Nikel: Potensi Besar dan Kontroversi dalam Transisi Energi ke Kendaraan Listrik
Wahana Berita – Transisi energi menjadi isu yang semakin penting dan mendapat perhatian dari pemerintahan Presiden Joko Widodo (Jokowi) saat ini. Salah satu strategi utama dalam transisi energi ini adalah pengembangan kendaraan listrik. Pemerintah telah memberikan berbagai keringanan pajak untuk mempercepat pertumbuhan industri kendaraan listrik serta ekspansi pasar.
Selain alasan biaya bahan bakar fosil yang tinggi dan memberatkan Anggaran Pendapatan dan Belanja Negara (APBN), pemerintah juga ingin beralih ke kendaraan listrik untuk alasan keberlanjutan lingkungan. Kendaraan listrik memiliki keunggulan karena tidak menghasilkan emisi gas buang dan membantu mengurangi polusi udara.
Salah satu komponen utama dalam kendaraan listrik adalah baterai sebagai penyimpan energi listrik. Nikel memainkan peran penting dalam pembuatan baterai tersebut sebagai bahan baku utama.
Nikel digabungkan dengan kobalt dan mangan untuk membuat baterai lithium-ion, yang merupakan jenis baterai yang paling umum digunakan dalam motor dan mobil listrik. Selain tahan terhadap karat, komposisi ini juga memiliki kepadatan energi yang tinggi dan harga yang lebih terjangkau dibandingkan dengan bahan baku lainnya.
Penggunaan nikel sebagai bahan baku baterai bukanlah hal baru. Baterai yang mengandung nikel telah digunakan dalam ponsel, kamera digital, laptop, dan perangkat elektronik lainnya. Dengan kemajuan teknologi baterai, permintaan akan nikel meningkat untuk memenuhi kebutuhan baterai kendaraan berbasis listrik.
Penggunaan nikel diperkirakan akan meningkat secara signifikan seiring dengan pertumbuhan kendaraan listrik di berbagai negara. Meskipun pangsa pasar kendaraan listrik saat ini masih kecil, tren kendaraan listrik diprediksi akan tumbuh dengan pesat di masa depan.
Indonesia, sebagai pemilik cadangan nikel terbesar di dunia, beruntung memiliki kekayaan alam ini. Menurut Booklet Nikel 2020 yang diterbitkan oleh Kementerian Energi dan Sumber Daya Mineral (ESDM), cadangan bijih nikel di Indonesia mencapai 4,5 miliar ton.

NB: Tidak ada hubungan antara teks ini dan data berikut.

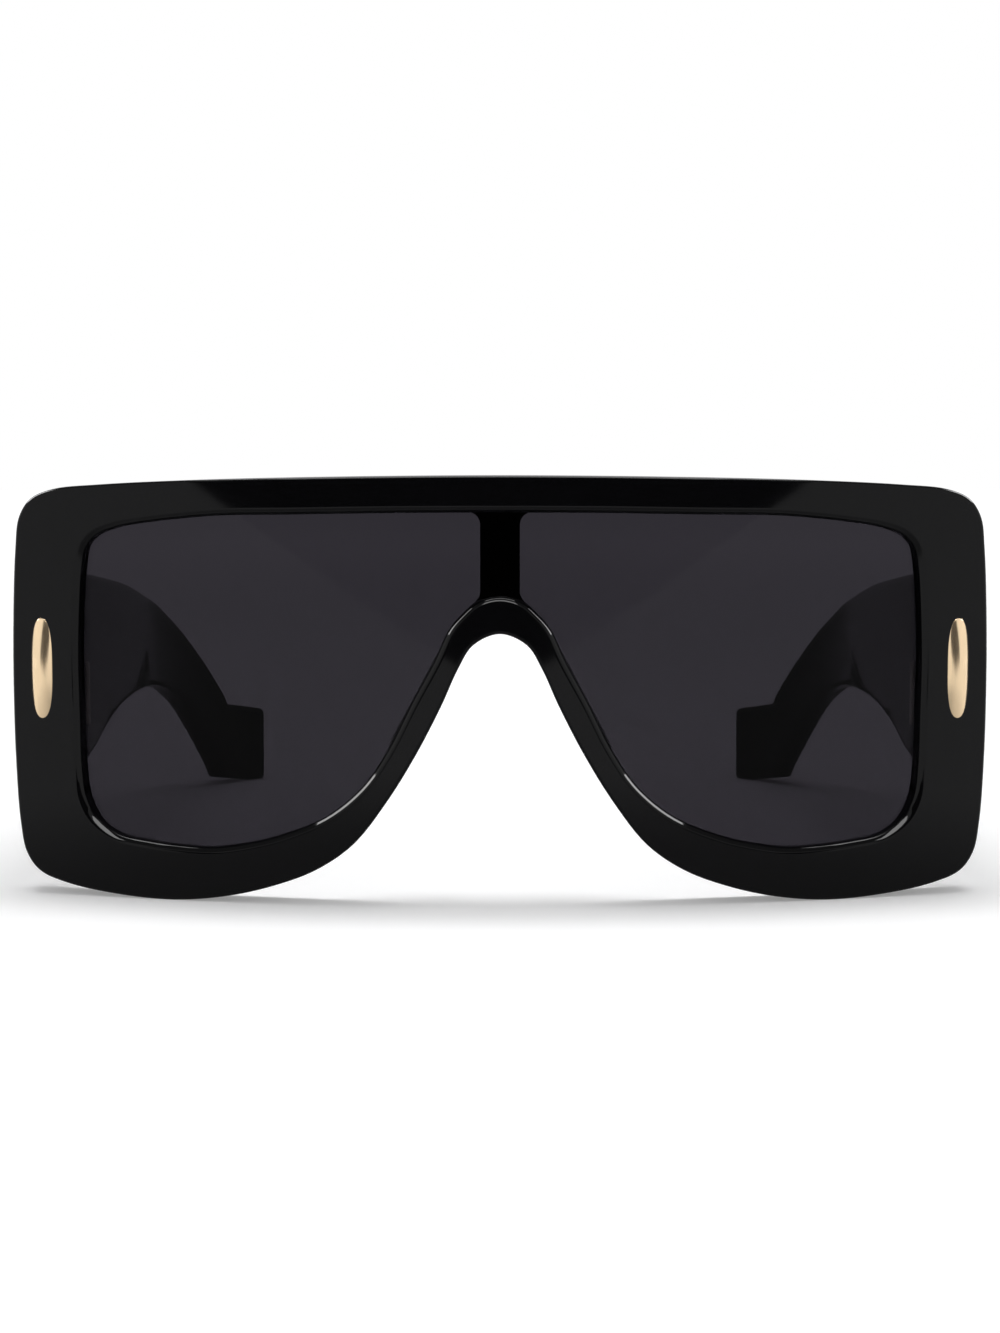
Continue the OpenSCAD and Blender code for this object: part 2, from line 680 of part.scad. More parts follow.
module right_arm_core_wire() {
    color([0.6, 0.6, 0.6]) right_side() arm_core_wire();
}

front_frame();
shield_lens();
left_nose_pad();
right_nose_pad();
left_corner_inlay();
right_corner_inlay();
left_front_hinge_leaf();
right_front_hinge_leaf();
left_front_leaf_screws();
right_front_leaf_screws();
left_hinge_screw();
right_hinge_screw();
left_arm();
right_arm();
left_arm_hinge_leaf();
right_arm_hinge_leaf();
left_arm_leaf_screws();
right_arm_leaf_screws();
left_arm_core_wire();
right_arm_core_wire();
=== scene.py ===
"""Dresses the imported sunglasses: the polished front and arms, the smoke lens, the gold inlays, the nose
pads, the hinges and screws, their finishes, and a plain studio.
Lengths are in metres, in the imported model's own frame."""

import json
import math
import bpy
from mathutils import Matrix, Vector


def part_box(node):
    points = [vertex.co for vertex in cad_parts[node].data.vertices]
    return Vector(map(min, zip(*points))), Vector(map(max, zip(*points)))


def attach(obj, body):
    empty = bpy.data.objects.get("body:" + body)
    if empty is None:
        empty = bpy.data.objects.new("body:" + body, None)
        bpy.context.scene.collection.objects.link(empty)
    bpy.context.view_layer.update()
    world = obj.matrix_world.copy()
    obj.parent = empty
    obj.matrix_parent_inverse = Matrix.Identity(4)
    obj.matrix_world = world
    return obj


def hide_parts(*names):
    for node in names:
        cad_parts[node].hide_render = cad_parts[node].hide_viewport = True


bl_info = {
    "name": "Oversized sunglasses",
    "version": (1, 0, 0),
    "blender": (4, 5, 0),
    "location": "3D View > Sidebar > Sunglasses",
    "description": "Builds the looks of a pair of oversized shield sunglasses round their packed model",
    "category": "Add Mesh",
}

import bmesh
import bpy
from bmesh.types import BMEdge, BMFace, BMVert
from bpy.props import FloatProperty, FloatVectorProperty, PointerProperty
from mathutils import Matrix, Vector

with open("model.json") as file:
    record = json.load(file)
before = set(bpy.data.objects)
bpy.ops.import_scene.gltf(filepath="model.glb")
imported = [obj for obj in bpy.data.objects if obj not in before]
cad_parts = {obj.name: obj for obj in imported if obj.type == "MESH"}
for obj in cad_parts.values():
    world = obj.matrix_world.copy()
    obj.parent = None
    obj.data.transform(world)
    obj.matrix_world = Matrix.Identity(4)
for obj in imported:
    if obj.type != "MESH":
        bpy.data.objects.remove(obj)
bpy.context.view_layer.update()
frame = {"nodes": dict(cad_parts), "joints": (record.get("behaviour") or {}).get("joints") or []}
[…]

Selain itu, diperkirakan terdapat sumber daya nikel yang jauh lebih besar, mencapai 11,7 miliar ton. Sebagian besar sumber daya nikel tersebut tersebar di Sulawesi Tengah, Sulawesi Selatan, Sulawesi Tenggara, dan Maluku Utara.
Mengenali potensi pasar kendaraan listrik di masa depan, Presiden Jokowi telah melarang ekspor bijih nikel melalui program hilirisasi. Sejak Januari 2020, ekspor bijih nikel resmi dilarang.
Pemerintah ingin komoditas mineral dan tambang di Indonesia memiliki nilai tambah, bukan hanya diekspor dalam bentuk mentah. Larangan ini diharapkan akan diperluas ke komoditas tambang lainnya di masa depan.
Kekayaan nikel di Indonesia menarik banyak investor untuk menambang dan membangun pabrik pemurnian (smelter). Investor asing, terutama dari China, berbondong-bondong membangun smelter di wilayah timur Indonesia, yang merupakan surganya produksi nikel.
Pemerintah mencatat bahwa sejak larangan ekspor tersebut diberlakukan pada tahun 2020, realisasi investasi dalam sektor industri logam dasar meningkat. Pada tahun 2019, investasi dalam industri ini hanya mencapai Rp61,6 triliun. Setelah pemerintah mendorong hilirisasi, investasi meningkat menjadi Rp171,2 triliun pada tahun 2022.
Namun, kebijakan hilirisasi ini juga menimbulkan berbagai kontroversi, baik dari Uni Eropa maupun Dana Moneter Internasional (IMF). Uni Eropa mengajukan gugatan terhadap Indonesia ke World Trade Organization (WTO). WTO kemudian memutuskan bahwa Indonesia kalah dalam gugatan tersebut.
Di sisi lain, IMF merekomendasikan agar Indonesia mengkaji kembali larangan ekspor nikel dan komoditas lainnya.
Dalam penggunaannya saat ini, lebih dari dua pertiga nikel digunakan sebagai bahan baku untuk pembuatan baja tahan karat atau stainless steel. Kandungan nikel dalam stainless steel mencapai 75 persen. Stainless steel yang terbuat dari nikel juga mudah dibentuk dan memiliki berbagai aplikasi yang luas.